* _Problem requirements_
Every line below must be reproduced exactly. Copy them all.

* * * * *

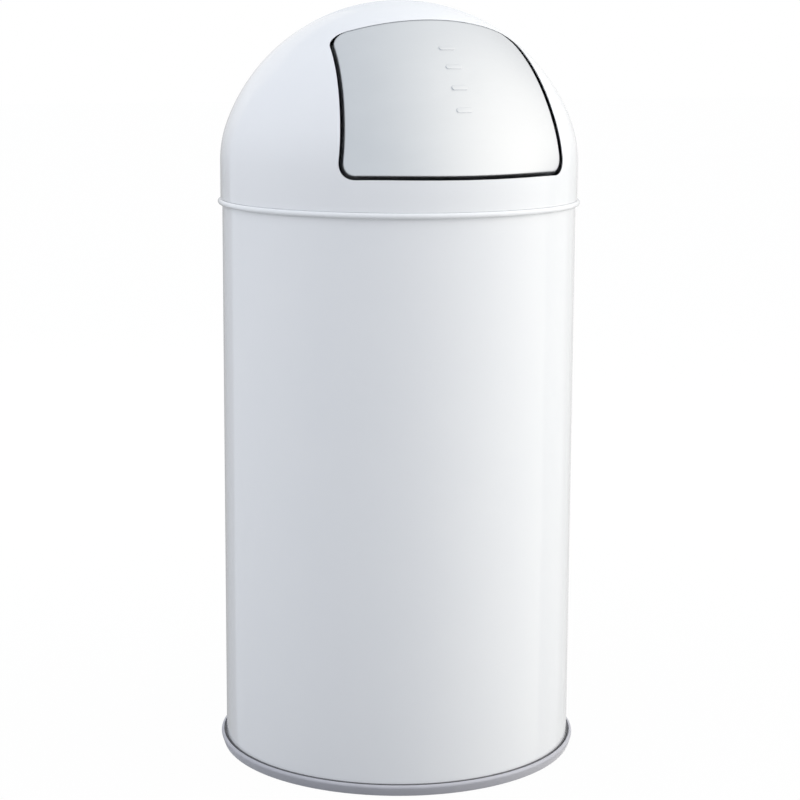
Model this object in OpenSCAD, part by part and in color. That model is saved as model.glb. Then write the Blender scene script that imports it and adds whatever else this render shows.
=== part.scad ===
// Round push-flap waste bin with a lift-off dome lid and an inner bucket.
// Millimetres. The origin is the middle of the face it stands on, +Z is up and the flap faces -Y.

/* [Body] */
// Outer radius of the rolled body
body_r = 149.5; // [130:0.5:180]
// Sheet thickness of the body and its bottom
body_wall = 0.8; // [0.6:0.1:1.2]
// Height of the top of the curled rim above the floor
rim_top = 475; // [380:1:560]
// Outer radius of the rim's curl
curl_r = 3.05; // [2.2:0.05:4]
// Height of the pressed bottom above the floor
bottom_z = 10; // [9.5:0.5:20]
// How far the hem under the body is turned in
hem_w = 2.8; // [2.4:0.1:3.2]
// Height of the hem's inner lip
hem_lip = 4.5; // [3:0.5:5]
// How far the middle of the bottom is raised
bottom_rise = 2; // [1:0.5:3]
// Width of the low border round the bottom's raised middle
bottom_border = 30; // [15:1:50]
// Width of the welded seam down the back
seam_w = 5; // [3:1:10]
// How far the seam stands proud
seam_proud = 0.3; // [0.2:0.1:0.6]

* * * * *

* _Response below_
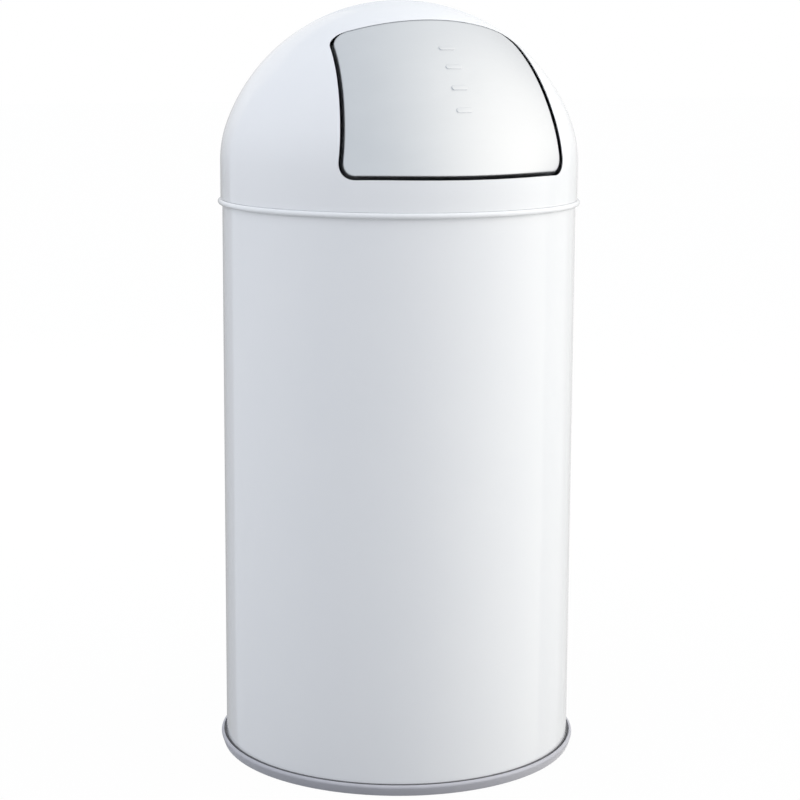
Model this object in OpenSCAD, part by part and in color. That model is saved as model.glb. Then write the Blender scene script that imports it and adds whatever else this render shows.
=== part.scad ===
// Round push-flap waste bin with a lift-off dome lid and an inner bucket.
// Millimetres. The origin is the middle of the face it stands on, +Z is up and the flap faces -Y.

/* [Body] */
// Outer radius of the rolled body
body_r = 149.5; // [130:0.5:180]
// Sheet thickness of the body and its bottom
body_wall = 0.8; // [0.6:0.1:1.2]
// Height of the top of the curled rim above the floor
rim_top = 475; // [380:1:560]
// Outer radius of the rim's curl
curl_r = 3.05; // [2.2:0.05:4]
// Height of the pressed bottom above the floor
bottom_z = 10; // [9.5:0.5:20]
// How far the hem under the body is turned in
hem_w = 2.8; // [2.4:0.1:3.2]
// Height of the hem's inner lip
hem_lip = 4.5; // [3:0.5:5]
// How far the middle of the bottom is raised
bottom_rise = 2; // [1:0.5:3]
// Width of the low border round the bottom's raised middle
bottom_border = 30; // [15:1:50]
// Width of the welded seam down the back
seam_w = 5; // [3:1:10]
// How far the seam stands proud
seam_proud = 0.3; // [0.2:0.1:0.6]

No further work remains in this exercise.